Compared to what I'd already done, the water heater was a snap. I didn't have to do any rerouting or soldering for it. Mainly, I drained the old one, (turned off the power) undid the wiring, unscrewed two pipes, the inlet and the outlet, hollered for my boys to help me move it out, then while they were there, had them help me move the new one in, screwed in the inlet and outlet pipes, attached the wiring, turned on the power and the water and voila! There it was, working perfectly, leak free. (I have to mention the leak free part because it is quite unusual)

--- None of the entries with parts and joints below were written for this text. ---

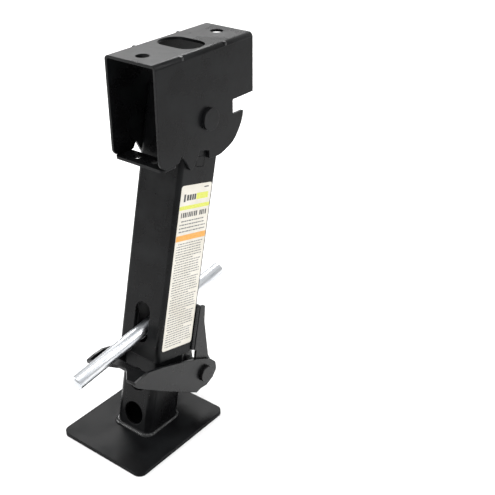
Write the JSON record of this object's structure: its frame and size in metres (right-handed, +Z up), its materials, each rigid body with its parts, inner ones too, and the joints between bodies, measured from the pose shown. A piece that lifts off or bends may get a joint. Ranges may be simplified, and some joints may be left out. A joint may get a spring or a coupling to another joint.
{
  "type": "stabilizer jack",
  "caption": "Swing-down telescoping stabilizer jack: channel bracket, square tube leg with ladder holes, foot plate, lock lever and round lift bar.",
  "frame": {"origin": "centre of the foot plate's underside", "axes": "+Z up to the bracket's bolting face, +Y to the back, where the leg swings up to stow, +X to the right"},
  "size_m": [0.124, 0.2638, 0.435],
  "materials": {
    "black_powder_coat": "semi-gloss black powder coat",
    "zinc_steel": "bright zinc plate",
    "spring_steel": "oiled spring steel",
    "bush_bronze": "sintered bronze",
    "label_film": "printed vinyl"
  },
  "bodies": {
    "bracket": {"mount_bracket": "black_powder_coat", "front_strap": "black_powder_coat", "pivot_pin": "black_powder_coat", "pivot_washer": "zinc_steel", "pivot_clip": "spring_steel"},
    "outer_tube": {"outer_tube": "black_powder_coat", "pivot_bush_right": "bush_bronze", "pivot_bush_left": "bush_bronze", "lever_ear_right": "black_powder_coat", "lever_ear_left": "black_powder_coat", "ear_weld_right": "black_powder_coat", "ear_weld_left": "black_powder_coat", "instruction_label": "label_film", "button_guide": "black_powder_coat", "button_spring": "spring_steel", "lever_spring": "spring_steel"},
    "lock_button_right": {"lock_button_right": "black_powder_coat"},
    "lock_button_left": {"lock_button_left": "black_powder_coat"},
    "lock_lever": {"lock_lever": "black_powder_coat", "lock_pawl": "black_powder_coat", "lever_pin": "black_powder_coat", "lever_washer": "zinc_steel", "lever_clip": "spring_steel"},
    "inner_leg": {"inner_leg": "black_powder_coat", "foot_plate": "black_powder_coat", "foot_weld": "black_powder_coat"},
    "lift_bar": {"lift_bar": "zinc_steel"}
  },
  "joints": [
    {"name": "leg_swing", "type": "hinge", "parent": "bracket", "child": "outer_tube", "pos_m": [0, 0.0916, 0.3604], "axis": [1, 0, 0], "range_deg": [0, 103.7]},
    {"name": "leg_slide", "type": "slide", "parent": "outer_tube", "child": "inner_leg", "axis": [0, -0.2367, -0.9716], "range_m": [0, 0.1311]},
    {"name": "lever_turn", "type": "hinge", "parent": "outer_tube", "child": "lock_lever", "pos_m": [0, 0.06828, 0.04918], "axis": [1, 0, 0], "range_deg": [-10, 7]},
    {"name": "bar_tilt", "type": "hinge", "parent": "outer_tube", "child": "lift_bar", "pos_m": [0, 0.03582, 0.1314], "axis": [1, 0, 0], "range_deg": [-35, 0]},
    {"name": "button_right_slide", "type": "slide", "parent": "outer_tube", "child": "lock_button_right", "axis": [1, 0, 0], "range_m": [0, 0.0037]},
    {"name": "button_left_slide", "type": "slide", "parent": "outer_tube", "child": "lock_button_left", "axis": [-1, 0, 0], "range_m": [0, 0.0037]}
  ],
  "couplings": [
    {"joint": "button_left_slide", "follows": "button_right_slide", "ratio": 1}
  ]
}
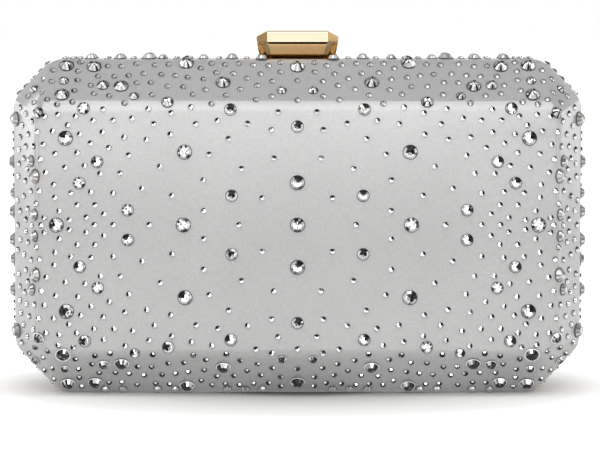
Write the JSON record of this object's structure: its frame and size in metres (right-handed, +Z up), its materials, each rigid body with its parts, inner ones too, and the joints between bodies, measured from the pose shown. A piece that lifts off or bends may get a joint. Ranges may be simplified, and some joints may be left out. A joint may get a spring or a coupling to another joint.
{
  "type": "minaudiere",
  "caption": "Hard-shell evening clutch in stone-set satin, elongated octagon, hinged along the bottom and held shut by a faceted push clasp.",
  "frame": {"origin": "middle of the face it rests on, under the seam between the two halves", "axes": "+Z up, X across the width, -Y towards the front half"},
  "size_m": [0.1818, 0.05, 0.1138],
  "materials": {
    "satin": "silver-grey satin",
    "tray_board": "moulded tray, hidden",
    "wadding": "white wadding, hidden",
    "lining": "grey satin on board",
    "frame_gilt": "polished pale gilt",
    "hinge_gilt": "satin pale gilt",
    "knob_gilt": "mirror-polished pale gilt",
    "steel": "bright spring steel",
    "stone": "clear foiled faceted glass"
  },
  "bodies": {
    "back": {"back_satin": "satin", "back_shell": "tray_board", "back_wadding": "wadding", "back_lining": "lining", "back_frame": "frame_gilt", "back_base_strip": "frame_gilt", "slip_pocket": "lining", "back_hinge_leaves": "hinge_gilt", "hinge_pins": "steel", "back_hinge_rivets": "hinge_gilt", "return_springs": "steel", "lock_plate": "frame_gilt", "lock_case": "frame_gilt", "lock_rivets": "hinge_gilt", "back_stones_20": "stone", "back_stones_16": "stone", "back_stones_12": "stone", "back_stones_6": "stone"},
    "front": {"front_satin": "satin", "front_shell": "tray_board", "front_wadding": "wadding", "front_lining": "lining", "front_frame": "frame_gilt", "front_base_strip": "frame_gilt", "front_hinge_leaves": "hinge_gilt", "front_hinge_rivets": "hinge_gilt", "catch_tongues": "steel", "tongue_rivets": "hinge_gilt", "front_stones_20": "stone", "front_stones_16": "stone", "front_stones_12": "stone", "front_stones_6": "stone"},
    "clasp": {"clasp_knob": "knob_gilt", "clasp_posts": "steel", "latch_plate": "steel", "post_clips": "steel"}
  },
  "joints": [
    {"name": "lid_hinge", "type": "hinge", "parent": "back", "child": "front", "pos_m": [0, 0, 0.0022], "axis": [1, 0, 0], "range_deg": [0, 88], "deforming": ["catch_tongues"]},
    {"name": "clasp_press", "type": "slide", "parent": "back", "child": "clasp", "axis": [0, 0, -1], "range_m": [0, 0.0015], "stiffness_N_per_m": 1000, "springref_m": -0.001, "deforming": ["return_springs"]}
  ]
}
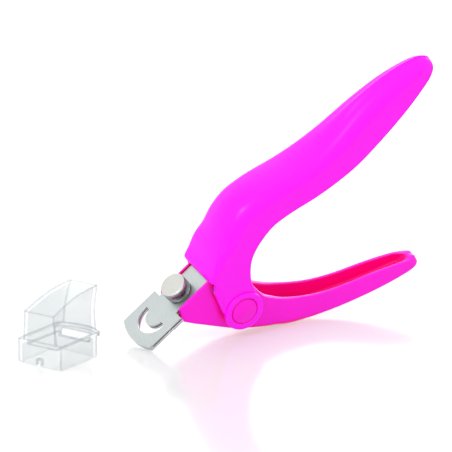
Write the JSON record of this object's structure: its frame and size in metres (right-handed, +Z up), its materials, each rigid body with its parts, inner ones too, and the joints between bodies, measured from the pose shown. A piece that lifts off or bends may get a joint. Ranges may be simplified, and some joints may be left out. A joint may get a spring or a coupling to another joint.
{
  "type": "plier-type nail tip clipper",
  "caption": "Spring-opened hand clipper with a crescent guide plate, a sliding guillotine blade, a knurled clamp screw and a clear clippings catcher.",
  "frame": {"origin": "centre of the whole set's footprint, on the surface that it stands on", "axes": "+Z up; +X from the clippings catcher past the head towards the handles' ends; +Y away from the viewer"},
  "size_m": [0.1472, 0.0458, 0.0918],
  "materials": {
    "pink_handle": "glossy magenta moulding",
    "pink_lever": "glossy magenta moulding",
    "pink_cap": "glossy magenta moulding",
    "pin_steel": "ground steel",
    "nylon": "natural nylon",
    "insert_brass": "turned brass",
    "plate_steel": "satin stainless steel",
    "blade_steel": "hardened ground steel",
    "screw_steel": "bright turned and knurled steel",
    "spring_steel": "drawn wire",
    "clear_plastic": "clear polystyrene"
  },
  "bodies": {
    "lower": {"lower_lever": "pink_lever", "threaded_insert": "insert_brass", "upper_guide_plate": "plate_steel", "lower_guide_plate": "plate_steel", "nose_shim": "plate_steel", "pivot_washer_near": "nylon", "pivot_washer_far": "nylon", "spring_coil": "spring_steel"},
    "upper": {"upper_handle": "pink_handle", "pivot_pin": "pin_steel", "pivot_cap_near": "pink_cap", "pivot_cap_far": "pink_cap", "drive_pin": "pin_steel", "spring_upper_leg": "spring_steel"},
    "blade": {"blade": "blade_steel", "blade_carrier": "nylon", "blade_rivet": "pin_steel"},
    "clamp_washer": {"clamp_washer": "screw_steel"},
    "clamp_screw": {"clamp_screw": "screw_steel"},
    "catcher": {"catcher": "clear_plastic"}
  },
  "joints": [
    {"name": "handle_squeeze", "type": "hinge", "parent": "lower", "child": "upper", "pos_m": [0.00177, 0.00278, 0.01226], "axis": [-0.2238, 0.9409, 0.2543], "range_deg": [0, 17.5], "stiffness_Nm_per_rad": 0.6, "springref_deg": -28.65},
    {"name": "blade_slide", "type": "slide", "parent": "lower", "child": "blade", "axis": [0.7507, 0, 0.6607], "range_m": [0, 0.0043]},
    {"name": "clamp_lift", "type": "slide", "parent": "lower", "child": "clamp_washer", "axis": [-0.6216, -0.3387, 0.7063], "range_m": [0, 0.0014]},
    {"name": "clamp_turn", "type": "hinge", "parent": "clamp_washer", "child": "clamp_screw", "pos_m": [-0.01713, -0.00298, 0.01693], "axis": [-0.6216, -0.3387, 0.7063], "range_deg": [0, 720]},
    {"name": "catcher_lift", "type": "slide", "parent": "lower", "child": "catcher", "axis": [0, 0, 1], "range_m": [0, 0.06]}
  ],
  "couplings": [
    {"joint": "blade_slide", "follows": "handle_squeeze", "m_per_rad": 0.013746},
    {"joint": "clamp_turn", "follows": "clamp_lift", "rad_per_m": 8975.9}
  ]
}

The laundry room was essentially done, but I had one more thing I wanted to do, aside from the painting, window blinds, curtains, light fixtures, shelving, and other minor details my wife insisted on, that I didn't want to do. It needed a large tub with a big drain to wash out muddy boots, ice chest, kitchen wastebaskets and other jobs to large and gross for the kitchen sink or a bathtub. I had considered putting one in before but thought it too hard, but after what I'd just been through, it was a breeze. I tapped into the drain for the washer, and atttached the pipes without too much difficulty. Then I put Y connectors on the washing machine hookups and attached rubber pipes to both for my hot and cold water. The tub was great, and very handy, and it really bugs me that for thirteen and a half years, my wife didn't have it. If I had just tried a little harder to be creative, our boots would have been a lot cleaner.